On the sumoud narrative and its dangers
One of the most celebrated qualities of the people of Gaza is their sumoud, their steadfastness and capacity to endure the woes inflicted by Israeli terror. Media coverage of the tiny strip is full of soppy stories about how, regardless of the number of times Israel mows the lawn or casts lead, farmers will always sow their buffer zone farmlands and medics will never cease to improvise with what little they have.
The question is not whether the people of Gaza have given up on their professions and fell to their knees before their occupiers, but the cheap reproduction of them as an extraordinary population who will continue to endure all sufferings imposed on their lives and cling to their cause. What is more disturbing is that foreign journalists on the ground often steer the conversation to get the answers they are looking for. The people of Gaza have memorised the right answer: No matter what, we will never leave.
The truth, however, is that the “people of Gaza” are for the most part sick of this framing and, in fact, a considerable number of them are leaving. In September 2014, nearly five hundred Palestinians from Gaza drowned in the Mediterranean as they attempted to reach Europe. To risk one’s life with smugglers and brave seas in pursuit of a better life elsewhere should tell us something about people’s limited capacity to endure inhumane conditions as well as the limited truth of the sumoud narrative. This is not to say that people are abandoning their struggle for justice and their liberation ideals; many join activist groups or dedicate years of research to them. However, it is time to step back a little and reassess the sumoud narrative; it is perhaps time to understand Gaza and its people on their own terms. To do so, one should look critically at blanket narratives and long-held assumptions, as well as changes that have occurred to established concepts.
There are, to my mind, two primary dangers in trumpeting this narrative of sumoud. The first lies in transforming an ordinary population into mythical creatures able to overcome the most excruciating of circumstances. This transformation places a high, and utterly unjustified, expectation on Gaza’s Palestinians to endure Israel’s relentless aggression and to hold on to the land regardless of the level of destruction implemented.

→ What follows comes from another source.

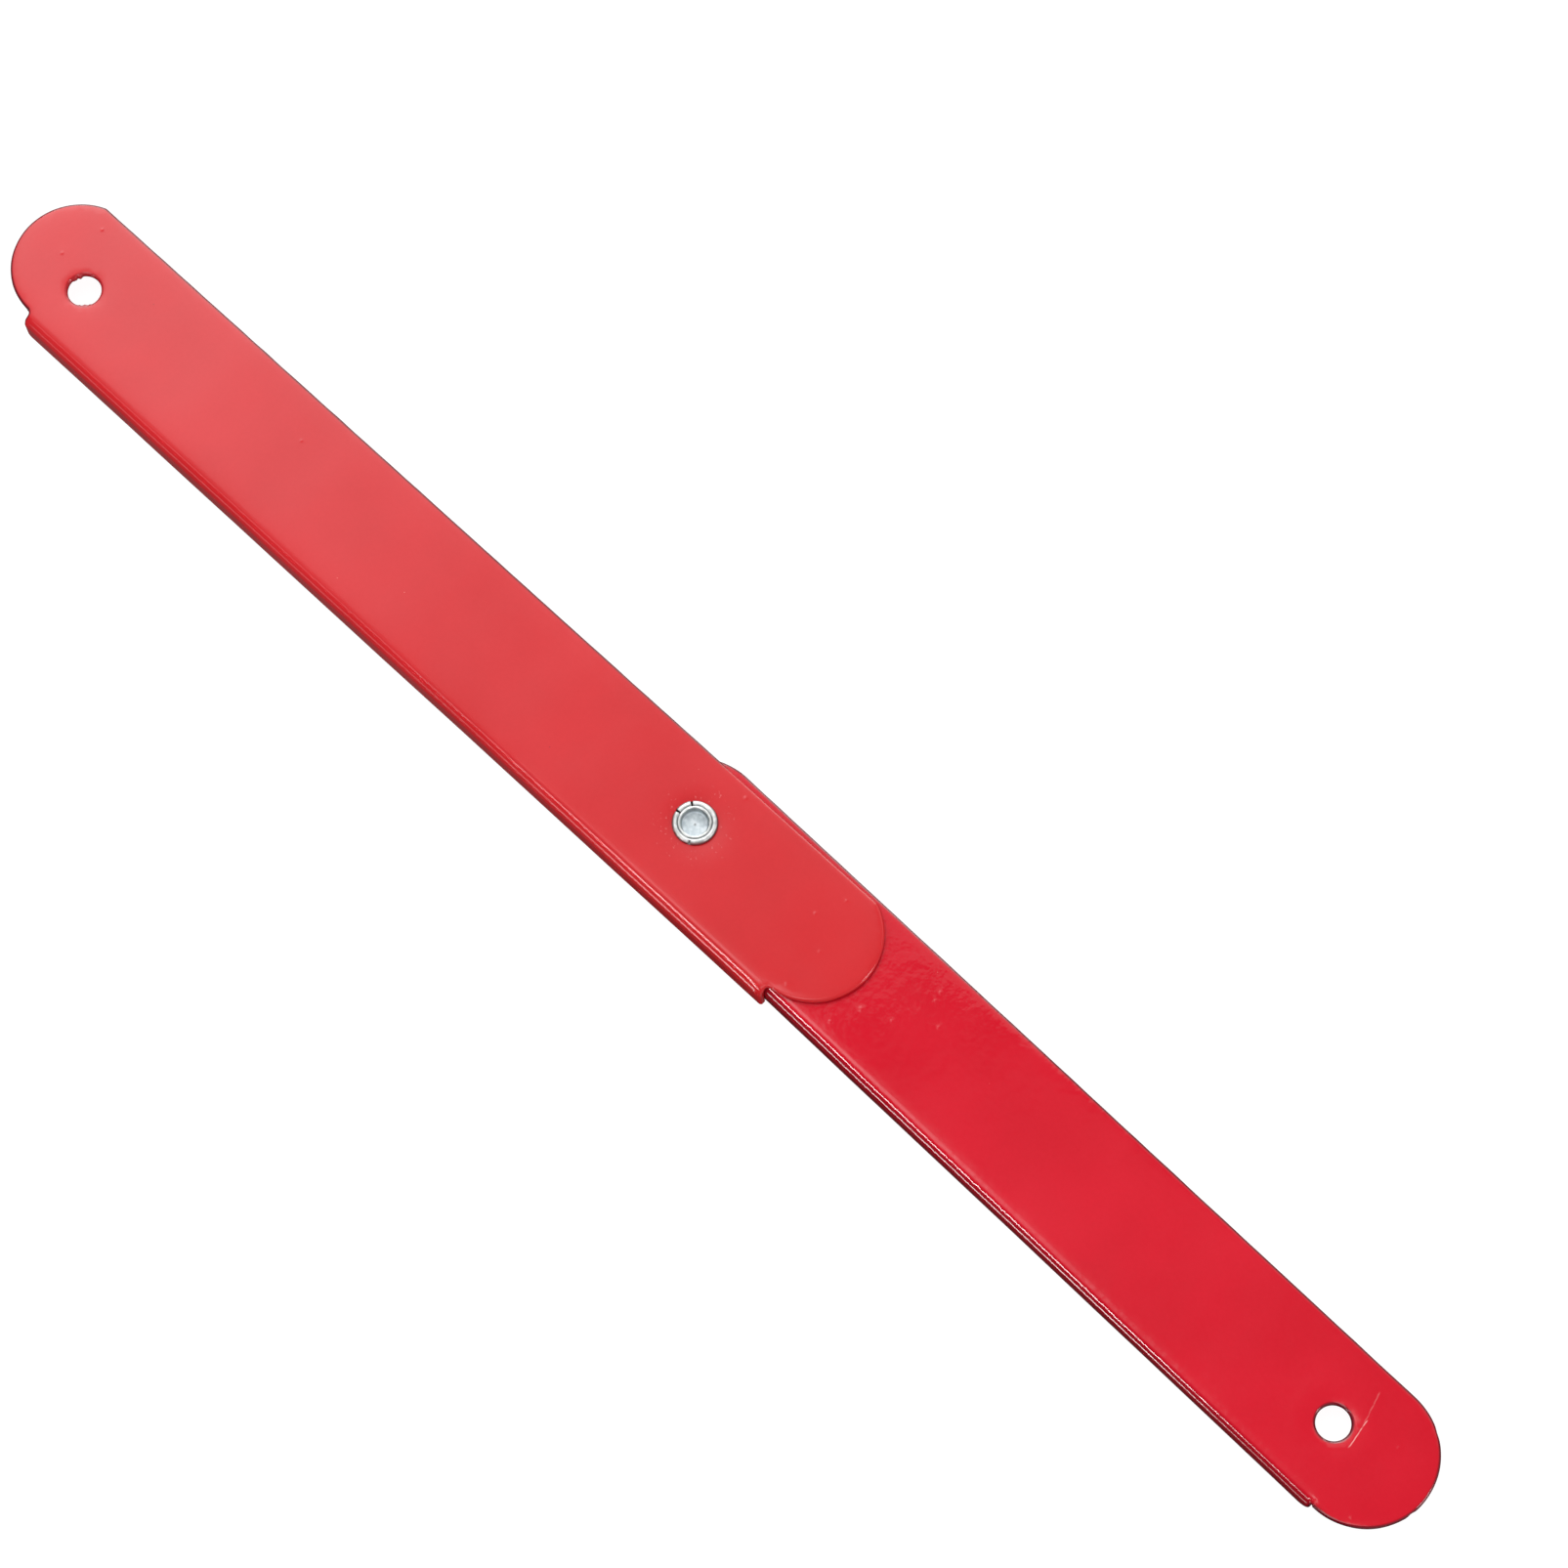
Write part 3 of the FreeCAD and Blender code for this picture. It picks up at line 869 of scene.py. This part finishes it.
def specks(tree, place, spacing, radius, rarity):
    """Small round spots on one cell in so many."""
    cells = node(tree, "TexVoronoi", {"Vector": place, "Scale": 1 / spacing})
    lot = node(tree, "SeparateColor", {0: cells["Color"]})[0]
    chosen = maths(tree, "GREATER_THAN", lot, 1 - 1 / rarity)
    near = between(tree, cells["Distance"], SPECK_CORE * radius / spacing, radius / spacing, 1.0, 0.0)
    return product(tree, chosen, near)


def scratch(tree, start, stop, width, share):
    """Thin line between two points, which are given in millimetres from the rivet."""
    start = rivet_place / MM + Vector(start)
    along = rivet_place / MM + Vector(stop) - start
    side = Vector((-along.y, along.x, 0)).normalized()
    place = vector_maths(tree, "SUBTRACT", millimetres(tree), start)
    run = vector_maths(tree, "DOT_PRODUCT", place, along / along.length_squared, "Value")
    away = vector_maths(tree, "DOT_PRODUCT", place, side, "Value")
    bend = product(tree, noise(tree, millimetres(tree), SCRATCH_WANDER), SCRATCH_SWING)
    away = maths(tree, "SUBTRACT", total(tree, away, SCRATCH_SWING / 2), bend)
    line = between(tree, maths(tree, "ABSOLUTE", away), SCRATCH_CORE * width, width, 1.0, 0.0)
    ends = product(tree, between(tree, run, *SCRATCH_START), between(tree, run, *SCRATCH_STOP))
    return product(tree, product(tree, line, ends), share)


def paint_colour(tree, place, deep, light):
    """Paint that drifts between two shades, with a fine grain."""
    drift = between(tree, noise(tree, place, *DRIFT), *MOST)
    grain = between(tree, noise(tree, place, *GRAIN), *GRAIN_RANGE)
    share = total(tree, product(tree, drift, 1 - GRAIN_SHARE), product(tree, grain, GRAIN_SHARE))
    return blended(tree, share, deep, light)


def enamel(name, rims, marks, deep, light, roughness, peel, fold):
    """Baked red enamel over steel.

    rims(tree), if there is one, is the share of dark painted shade to lay along an edge, and
    marks(tree, place) the share of scuffed paint.
    """
    material, tree = new_material(name)
    place = millimetres(tree)
    colour = paint_colour(tree, place, deep, light)
    turned = node(tree, "Attribute", attribute_name="turned")["Fac"]
    # Painted shade on the turned-down side of the bend.
    colour = blended(tree, between(tree, turned, *BEND_SHADE_RANGE, 0.0, fold), colour, BEND_PAINTED_SHADE)
    edge = node(tree, "Attribute", attribute_name="edge")["Fac"]
    # Painted shade along the edges.
    edge_shade = between(tree, edge, *EDGE_SHADE_RANGE)
    if rims:
        edge_shade = product(tree, edge_shade, rims(tree))
    colour = blended(tree, edge_shade, colour, EDGE_PAINTED_SHADE)
    dark = specks(tree, place, *DARK_SPECKS)
    colour = blended(tree, product(tree, dark, DARK_SPECK_SHARE), colour, DARK_SPECK_SHADE)
    pale = specks(tree, vector_maths(tree, "ADD", place, PALE_SPECK_SHIFT), *PALE_SPECKS)
    colour = blended(tree, product(tree, pale, PALE_SPECK_SHARE), colour, PALE_SPECK_SHADE)
    colour = blended(tree, marks(tree, place), colour, SCUFF_SHADE)
    smudge = noise(tree, place, *SMUDGE)
    wide = product(tree, noise(tree, place, *PEEL_WIDE), 1 - PEEL_FINE_SHARE)
    fine = product(tree, noise(tree, place, *PEEL_FINE), PEEL_FINE_SHARE)
    relief = total(tree, wide, fine, product(tree, pale, PALE_SPECK_HEIGHT))
    paint = node(tree, "BsdfPrincipled", {
        "Base Color": colour,
        "Roughness": between(tree, smudge, *SMUDGE_RANGE, roughness, roughness + SMUDGE_DULLING),
        "IOR": PAINT_IOR,
        "Normal": bumped(tree, relief, peel),
    })[0]
    node(tree, "OutputMaterial", {"Surface": paint})
    return material


def outer_marks(tree, place):
    """Faint rubbing round the rivet, where the clinching tool sat."""
    gap = distance_across(tree, rivet_place)
    streaks = between(tree, noise(tree, place, *RUB_STREAKS), *RUB_STREAKS_RANGE)
    return product(tree, between(tree, gap, *RUB_INNER), between(tree, gap, *RUB_OUTER), streaks, RUB_SHARE)


def outer_edge_shade(tree):
    """Painted shade: 1 on every edge of the outer link but the ones over the inner link, and less at the
    hole.
    """
    way = node(tree, "SeparateXYZ", {0: millimetres(tree, rivet_place)})
    lap = product(tree, between(tree, way["Y"], *LAP_ACROSS), between(tree, way["X"], *LAP_ALONG))
    flange_tip = between(tree, way["X"], *FLANGE_TIP)
    hole = between(tree, distance_across(tree, mounts["outer_end_hole"]["pos_m"]), *HOLE_RANGE)
    return maths(tree, "SUBTRACT", 1.0, largest(tree, lap, flange_tip, hole))


def inner_marks(tree, place):
    """Two scratches beside the end hole, on the top face."""
    height = node(tree, "SeparateXYZ", {0: millimetres(tree, rivet_place)})["Z"]
    broken = between(tree, noise(tree, place, *SCRATCH_GAPS), *SCRATCH_GAPS_RANGE)
    both = largest(tree, scratch(tree, *FAINT_SCRATCH), scratch(tree, *BRIGHT_SCRATCH))
    return product(tree, both, broken, between(tree, height, *TOP_FACE))


def zinc_colour(tree, place, gap):
    """Pale bowl, darker crest, and painted shade: grey in the creases and at the foot, dark in the splits.
    """
    cloud = between(tree, noise(tree, place, *CLOUD), *MOST)
    crest = blended(tree, cloud, *CREST_SHADES)
    bowl = blended(tree, cloud, *BOWL_SHADES)
    colour = blended(tree, between(tree, gap, *BOWL_RANGE), bowl, crest)
    # Painted shade in the creases.
    for radius, width in CREASES:
        away = maths(tree, "ABSOLUTE", maths(tree, "SUBTRACT", gap, radius))
        crease_shade = between(tree, away, CREASE_CORE, width, CREASE_SHARE, 0.0)
        colour = blended(tree, crease_shade, colour, CREASE_PAINTED_SHADE)
    # Painted contact shadow at the foot.
    colour = blended(tree, between(tree, gap, *FOOT_SHADOW_RANGE), colour, FOOT_PAINTED_SHADOW)
    # Painted shade in the splits.
    slot = node(tree, "Attribute", attribute_name="slot")["Fac"]
    return blended(tree, slot, colour, SPLIT_PAINTED_SHADE)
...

This expectation winds up minimising the power and consequences of Israel’s occupation because, no matter how filthy and bloody it becomes, the Palestinians are predisposed to endure.
For Palestinians on visas abroad, questions on whether they plan to go back to Gaza at the end of their studies are often posed by -without generalising- some Palestine supporters. To be sure, what motivates the question is a principled concern for the liberation of the land. Leaving Palestine, they would say, is exactly what Israel wants. This objection is often, and understandably, voiced by exiled Palestinians and their younger descendants. It is understandable because their varied experiences of Palestine are defined less by daily reality and more by the vision of what Palestine was and will be again. The present certainly plays a role but actual daily experience makes a lot of difference. Questions of this sort, nevertheless, place a lot of pressure on those in Gaza who already have so much to deal with or live abroad under the threat of deportation. What I am calling for is a more comprehensive understanding of the conditions in Gaza and a re-examination of what sumoud means in contemporary reality.
The second danger is that the sumoud narrative paints steadfastness as a choice rather than a forced reality. Palestinians in Gaza are not given the choice between enduring Israel’s aggression and seeking opportunities elsewhere. Palestinians, at least in part, continue to plough, sow, dig tunnels, and improvise because there is no other option. Simply put, Palestinians endure because they have to, not because they choose to. It is perhaps more worthwhile to write stories on the disgraceful visa processes and mistreatment and degradation of Palestinian asylum seekers than pretend as though we have chosen to suffer and, therefore, to endure. As though we are naïve enough to allow ourselves to hope when no signs of improvement can be glanced anywhere.
The Palestinian governments in the West Bank and Gaza have taken this narrative of a mythical people to heart. Each feels it necessary to act as if the Palestinians are not only doing fine under their dysfunctional governments but are flourishing too. Mahmoud Abbas, for example, is still “state building” and constructing mythical cities such as Rawabi when hardly any land is left. The obscene complicity of both governments, together with the collective efforts of Israel, Egypt, and Jordan, have made it impossible for Palestinians trapped in Gaza to leave and, consequently, they are forced endure.